As bird flu continues to spread across the San Joaquin Valley, county public health officials are working to stop transmission to humans by focusing on the group most at risk – dairy farm workers.
But there’s a catch. According to researchers, a majority of dairy farm workers are immigrants, including many who are undocumented. Now, amid sweeping federal immigration raids across the country, some immigrants have stopped engaging with government agencies at any level for fear of harassment and even deportation.
“For symptomatic employees, we worry about some of them coming forward because of the current political milieu and fear of whatever their immigration status is,” said San Joaquin County Public Health Officer Dr. Maggie Park. “We really want to reassure people who work on farms that public health agencies are here to help them. We are not here to check on their immigration status.”
To support that effort, the county has tapped El Concilio, a nonprofit community-based organization that coordinates services, including healthcare, for Hispanic communities in the Valley. Together, El Concilio and the San Joaquin County Public Health Department are passing out bird flu test kits and offering flu and COVID vaccinations in an effort to keep farm workers healthy and working.
El Concilio spent the COVID-19 pandemic connecting Hispanic residents in the Valley with health services and education. Inez Ruiz-Huston, El Concilio’s Vice President of Civic Engagement, said one lesson from that time was that health outreach teams need to get information to individuals at least five times before they’re likely to take action on it. Now, they’re applying that approach as they address bird flu.
“First off, we try to identify our families or workers that do already work in the poultry or dairy area,” she said “Our messaging is a little bit more different, because we know families don’t like to miss work. They want to continue working. So for us, most of the messaging is ‘we want to make sure you get vaccinated so you don’t get as sick and then you don’t miss as much work.’”
As El Concilio does its work, the organization is facing some of the same challenges as those they’re trying to help. Jose Rodriguez, president and CEO of El Concilio, said that since last year’s presidential election, the organization has become a target of harassment.
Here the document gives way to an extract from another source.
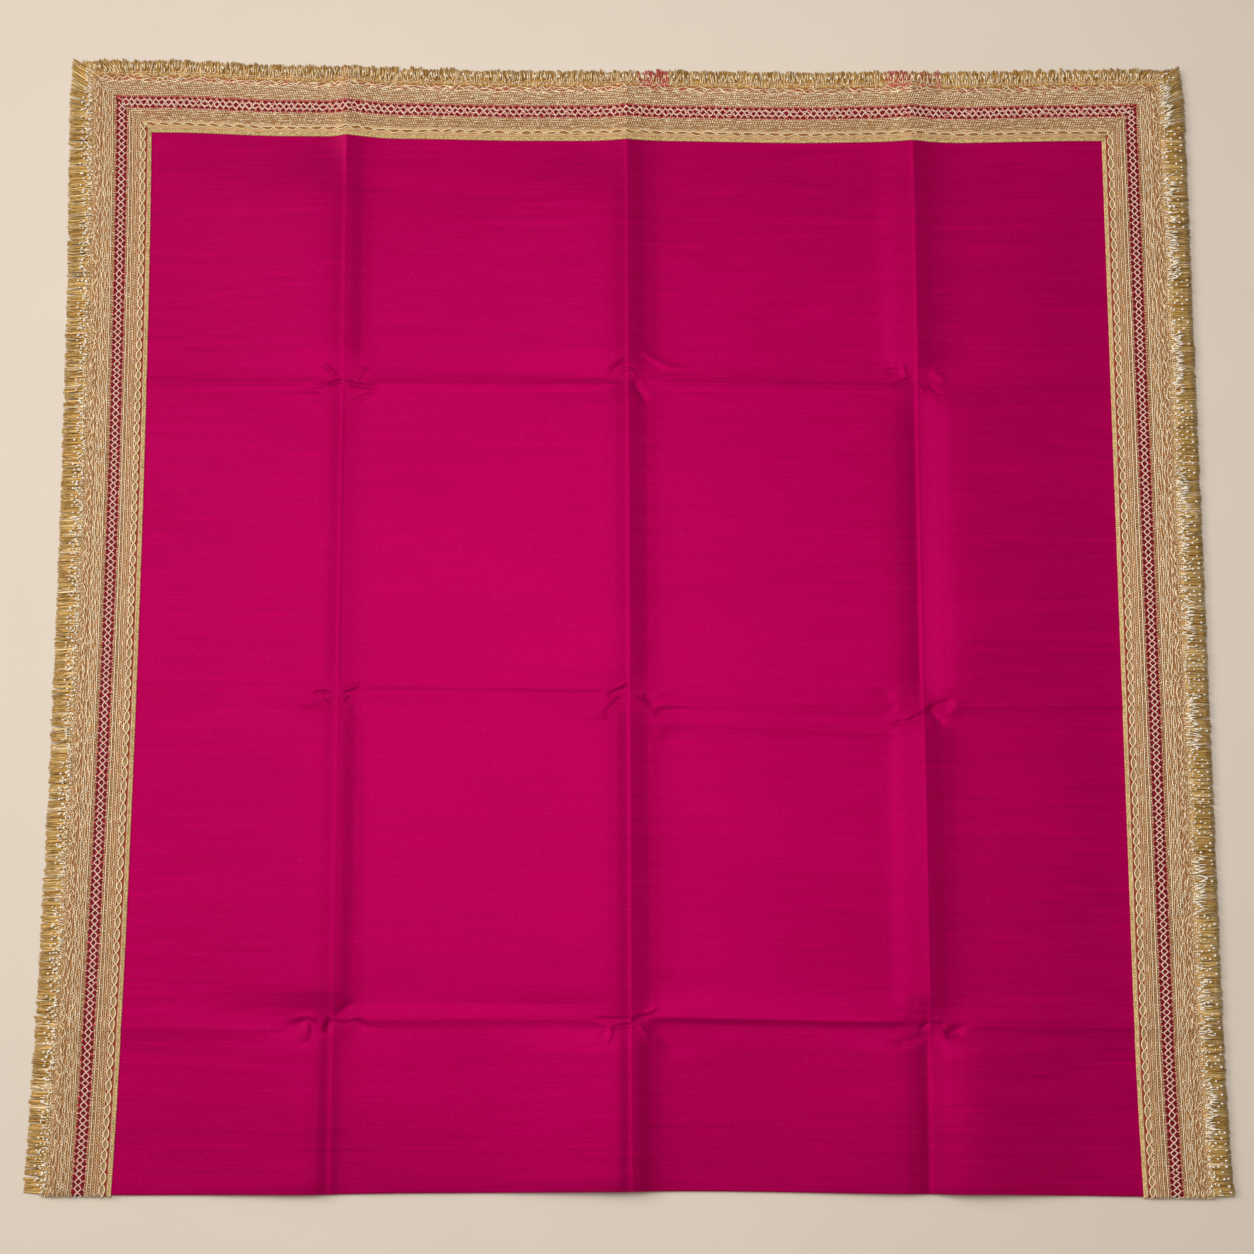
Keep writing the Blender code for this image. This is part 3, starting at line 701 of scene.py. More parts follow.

“It started right after Trump got elected, in terms of harassing calls,” Rodriquez said. “We had somebody drop off like a Trump manifesto to us. We get harassing phone calls. We get harassing messages on Facebook. It’s just the climate. There’s an anti-immigrant climate and some people are taking it further than they should.”
Last week, someone threw rocks through the windows of El Concilio’s offices in Stockton.
“We’ve gotten threats,” Rodriguez said. “We’ve gotten vandalism at several of our locations so we’re just trying to be cautious and put up a few more cameras and a few more lights and just advise our staff to be careful.”
Also known as H5N1 or avian flu, bird flu has been decimating chicken farms and raging though cattle herds across the Central Valley since last fall. Last year, the virus hit the San Joaquin Valley harder than anywhere else in the country.
Only four human cases of bird flu were documented in Stanislaus and San Joaquin counties last year, and no new cases were reported in 2025. Thus far, no human-to-human transmission has been reported anywhere in the U.S., according to the Centers for Disease Control and Prevention.
Infected cattle herds have been the number one cause of human infection to date, according to the California Department of Public Health’s dashboard on human cases of bird flu. The Animal and Plant Health Inspection Service, part of the U.S. Department of Agriculture, reports new infections of bird flu in cattle herds every 30 days. New herds of infected cattle were reported in California as recently as Feb. 12.
According to researchers, 79% of milk produced in the U.S. comes from farms that employ immigrant, often undocumented, workers, and about one-third of dairy farms need immigrant workers to stay in business.
Rodriguez said the current political climate has made helping local farm workers stay healthy more challenging than usual. In recent months, he said, El Concilio has received fewer requests for services, and his staff has started to meet with some families in their homes where they feel safer.
“There have been less people coming out, but one of the things that we’re trying to do is create a sense of normalcy and let people know that our events are safe and secure,” he said. “We’re going to do everything that we can to protect them. If anything should happen, if ICE shows up, we’ll have attorneys here to deal with that. So we just want to remind people that despite what’s going on, we’re still going to plug ahead, and we can’t let this basically control our lives.”
Vivienne Aguilar is the health equity reporter at the Central Valley Journalism Collaborative.